There are a number of risks, uncertainties and other important factors that could cause our actual results to differ materially from those suggested by our forward-looking statements, including, but not limited to, (i) the possibility that the sufficient number of H&E’s shares are not validly tendered into the tender offer to meet the minimum condition; (ii) the Company’s ability to implement its plans, forecasts and other expectations with respect to H&E’s business after the completion of the proposed transaction and realized expected synergies; (iii) the ability to realize the anticipated benefits of the proposed transaction, including the possibility that the expected benefits from the proposed transaction will not be realized or will not be realized within the expected time period; (iv) the Company and H&E may be unable to obtain regulatory approvals required for the proposed transaction or may be required to accept conditions that could reduce the anticipated benefits of the proposed transaction as a condition to obtaining regulatory approvals; (v) the length of time necessary to consummate the proposed transaction may be longer than anticipated; (vi) problems may arise in successfully integrating the businesses of the Company and H&E, including, without limitation, problems associated with the potential loss of any key employees, customers, suppliers and other counterparties of H&E; (vii) the proposed transaction may involve unexpected costs, including, without limitation, the exposure to any unrecorded liabilities or unidentified issues during the due diligence investigation of H&E or that are not covered by insurance, as well as potential unfavorable accounting treatment and unexpected increases in taxes; (viii) the Company’s business may suffer as a result of uncertainty surrounding the proposed transaction, any adverse effects on our ability to maintain relationships with customers, employees and suppliers; (ix) the occurrence of any event, change to other circumstances that could give rise to the termination of the merger agreement, the failure of the closing conditions included in the merger agreement to be satisfied, or any other failure to consummate the proposed transaction; (x) any negative effects of the announcement of the proposed transaction of the financing thereof on the market price of the Company common stock or other securities; (xi) the industry may be
subject to future risks including those set forth in the “Risk Factors” section in the Annual Reports on Form 10-K, Quarterly Reports on Form 10-Q, and in the other filings with the SEC by each of the Company and H&E; (xii) United Rentals, Inc. may make a superior offer; and (xiii) Herc may not achieve its valuation or re-rating opportunities. The foregoing list of factors is not exhaustive. Investors should carefully consider the foregoing factors and the other risks and uncertainties that affect the businesses of the Company and H&E, including those described in the Annual Reports on Form 10-K, Quarterly Reports on Form 10-Q and in the other filings with the SEC by each of the Company and H&E. All forward-looking statements are expressly qualified in their entirety by such cautionary statements. We undertake no obligation to update or revise forward-looking statements that have been made to reflect events or circumstances that arise after the date made or to reflect the occurrence of unanticipated events.

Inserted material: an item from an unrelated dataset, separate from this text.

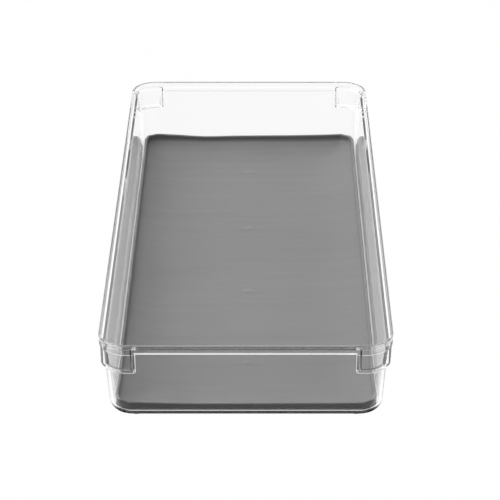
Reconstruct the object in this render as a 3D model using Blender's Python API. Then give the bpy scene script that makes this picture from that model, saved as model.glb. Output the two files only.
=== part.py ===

Additional Information and Where to Find It
The tender offer described herein has not yet commenced, and this communication is neither an offer to purchase nor a solicitation of an offer to sell shares, nor is it a substitute for any offer materials that the Company and its acquisition subsidiary, HR Merger Sub Inc. (“Merger Sub”), will file with the U.S. Securities and Exchange Commission (the “SEC”). At the time the tender offer is commenced, the Company and Merger Sub will file a tender offer statement on Schedule TO and the Company will file a registration statement on Form S-4. THE TENDER OFFER MATERIALS (INCLUDING AN OFFER TO EXCHANGE, A RELATED LETTER OF TRANSMITTAL AND CERTAIN OTHER TENDER OFFER MATERIALS) AND THE FORM S-4 WILL CONTAIN IMPORTANT INFORMATION. H&E STOCKHOLDERS ARE URGED TO READ THESE DOCUMENTS CAREFULLY AND IN THEIR ENTIRETY WHEN THEY BECOME AVAILABLE BECAUSE THEY WILL CONTAIN IMPORTANT INFORMATION THAT HOLDERS OF H&E SECURITIES SHOULD CONSIDER BEFORE MAKING ANY DECISION REGARDING EXCHANGING THEIR SECURITIES. The tender offer materials will be made available to holders of H&E stock at no expense to them. The tender offer materials will be made available for free at the SEC’s web site (http://www.sec.gov). Additional copies may be obtained for free by contacting either the Company or H&E. Copies of the documents filed with the SEC by H&E will be available free of charge on H&E’s website at https://investor.he-equipment.com/. Copies of the documents filed with the SEC by the Company will also be available free of charge on the Company’s website at https://ir.hercrentals.com/.
In addition to the tender offer materials, the Company and H&E file annual, quarterly and current reports, proxy statements and other information with the SEC, which are available to the public at the SEC’s web site (http://www.sec.gov).
Information Regarding Non-GAAP Financial Measures
In addition to results calculated according to accounting principles generally accepted in the United States (“GAAP”), the Company has provided certain information in this communication that is not calculated according to GAAP (“non-GAAP”), such as adjusted EBITDA. Management uses these non-GAAP measures to evaluate operating performance and period-over-period performance of our core business without regard to potential distortions, and believes that investors will likewise find these non-GAAP measures useful in evaluating the Company’s performance. These measures are frequently used by security analysts, institutional investors and other interested parties in the evaluation of companies in our industry. Non-GAAP measures should not be considered in isolation or as a substitute for our reported results prepared in
accordance with GAAP and, as calculated, may not be comparable to similarly titled measures of other companies. For the definitions of these terms, further information about management’s use of these measures as well as a reconciliation of these non-GAAP measures to the most comparable GAAP financial measures, please see the supplemental schedules that accompany this communication.